Problem to solve: Copy out each line featuring the string "joints" from the entries beneath.

Input for this task:
Start

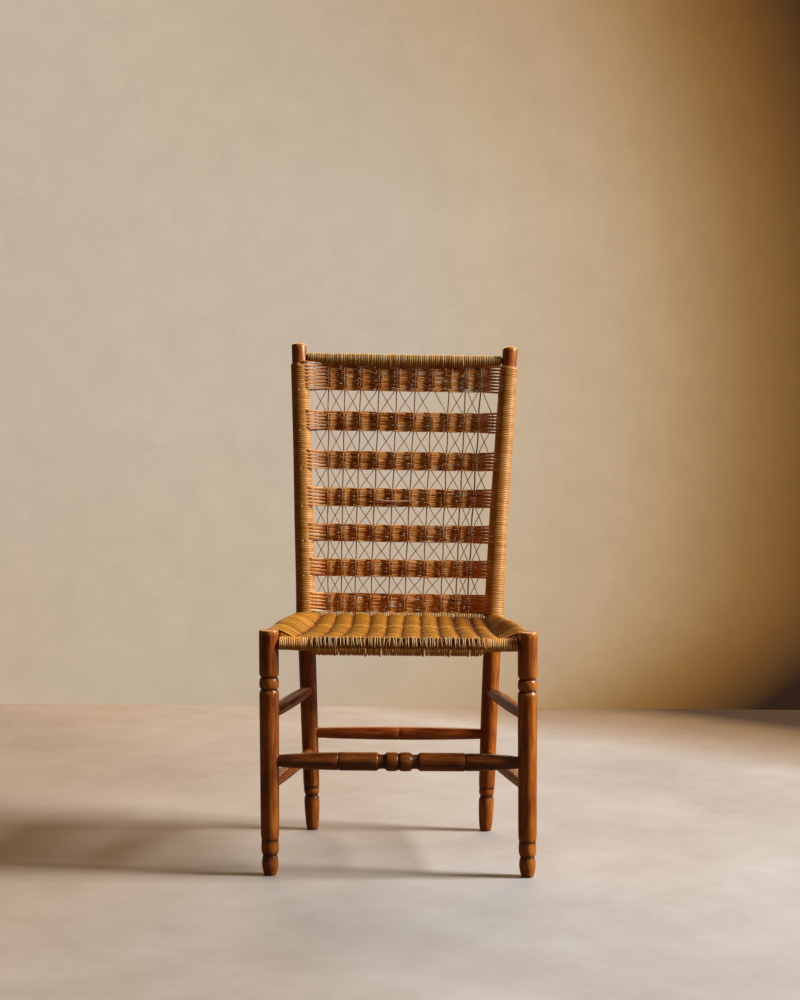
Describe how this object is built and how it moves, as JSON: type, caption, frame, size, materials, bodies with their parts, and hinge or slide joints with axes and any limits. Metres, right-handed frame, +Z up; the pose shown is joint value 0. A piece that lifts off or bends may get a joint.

End
Start

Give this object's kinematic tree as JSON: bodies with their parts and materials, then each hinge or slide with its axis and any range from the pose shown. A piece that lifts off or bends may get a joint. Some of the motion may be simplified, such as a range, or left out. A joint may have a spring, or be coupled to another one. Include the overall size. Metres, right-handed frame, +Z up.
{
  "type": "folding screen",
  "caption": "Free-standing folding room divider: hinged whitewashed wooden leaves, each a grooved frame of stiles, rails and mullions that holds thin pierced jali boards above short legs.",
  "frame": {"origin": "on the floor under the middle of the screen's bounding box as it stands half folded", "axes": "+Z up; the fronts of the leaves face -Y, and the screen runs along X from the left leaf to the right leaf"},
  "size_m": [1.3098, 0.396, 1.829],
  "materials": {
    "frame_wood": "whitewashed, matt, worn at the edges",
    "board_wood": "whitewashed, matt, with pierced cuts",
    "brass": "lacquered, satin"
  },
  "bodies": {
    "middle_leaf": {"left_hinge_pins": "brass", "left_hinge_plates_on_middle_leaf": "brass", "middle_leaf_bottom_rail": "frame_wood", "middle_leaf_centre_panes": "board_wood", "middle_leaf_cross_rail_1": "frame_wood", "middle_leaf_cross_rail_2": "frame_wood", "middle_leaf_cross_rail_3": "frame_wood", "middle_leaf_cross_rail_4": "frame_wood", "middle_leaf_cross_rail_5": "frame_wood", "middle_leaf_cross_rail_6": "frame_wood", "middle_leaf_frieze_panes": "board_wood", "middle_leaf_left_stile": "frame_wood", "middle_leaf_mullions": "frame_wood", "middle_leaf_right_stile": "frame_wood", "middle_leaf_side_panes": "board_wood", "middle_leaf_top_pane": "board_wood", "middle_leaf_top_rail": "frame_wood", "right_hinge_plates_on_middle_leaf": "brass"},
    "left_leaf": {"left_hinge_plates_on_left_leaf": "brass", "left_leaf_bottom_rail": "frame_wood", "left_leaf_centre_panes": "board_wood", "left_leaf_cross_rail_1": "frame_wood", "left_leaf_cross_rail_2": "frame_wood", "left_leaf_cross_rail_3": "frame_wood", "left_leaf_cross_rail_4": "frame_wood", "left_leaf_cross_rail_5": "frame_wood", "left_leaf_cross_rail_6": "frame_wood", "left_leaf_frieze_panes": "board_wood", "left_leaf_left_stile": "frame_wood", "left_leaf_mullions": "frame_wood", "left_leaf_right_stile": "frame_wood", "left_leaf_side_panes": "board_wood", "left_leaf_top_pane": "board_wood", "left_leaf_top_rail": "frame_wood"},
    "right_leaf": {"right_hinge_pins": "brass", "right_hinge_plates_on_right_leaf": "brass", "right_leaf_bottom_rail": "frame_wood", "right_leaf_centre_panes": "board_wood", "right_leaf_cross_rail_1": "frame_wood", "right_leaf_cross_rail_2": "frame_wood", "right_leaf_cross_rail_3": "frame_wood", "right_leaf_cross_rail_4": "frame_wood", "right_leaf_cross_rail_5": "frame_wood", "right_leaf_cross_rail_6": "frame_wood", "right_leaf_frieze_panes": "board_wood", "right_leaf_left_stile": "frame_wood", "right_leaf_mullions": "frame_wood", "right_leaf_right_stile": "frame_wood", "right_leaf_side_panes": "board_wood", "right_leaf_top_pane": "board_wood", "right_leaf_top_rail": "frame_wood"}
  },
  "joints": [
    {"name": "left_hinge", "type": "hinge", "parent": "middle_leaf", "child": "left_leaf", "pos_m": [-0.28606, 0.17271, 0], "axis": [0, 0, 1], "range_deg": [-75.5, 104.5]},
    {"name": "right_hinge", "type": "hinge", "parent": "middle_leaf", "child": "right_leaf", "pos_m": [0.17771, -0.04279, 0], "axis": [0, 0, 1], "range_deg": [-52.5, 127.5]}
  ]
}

End

Reply:
Describe how this object is built and how it moves, as JSON: type, caption, frame, size, materials, bodies with their parts, and hinge or slide joints with axes and any limits. Metres, right-handed frame, +Z up; the pose shown is joint value 0. A piece that lifts off or bends may get a joint.
  "joints": [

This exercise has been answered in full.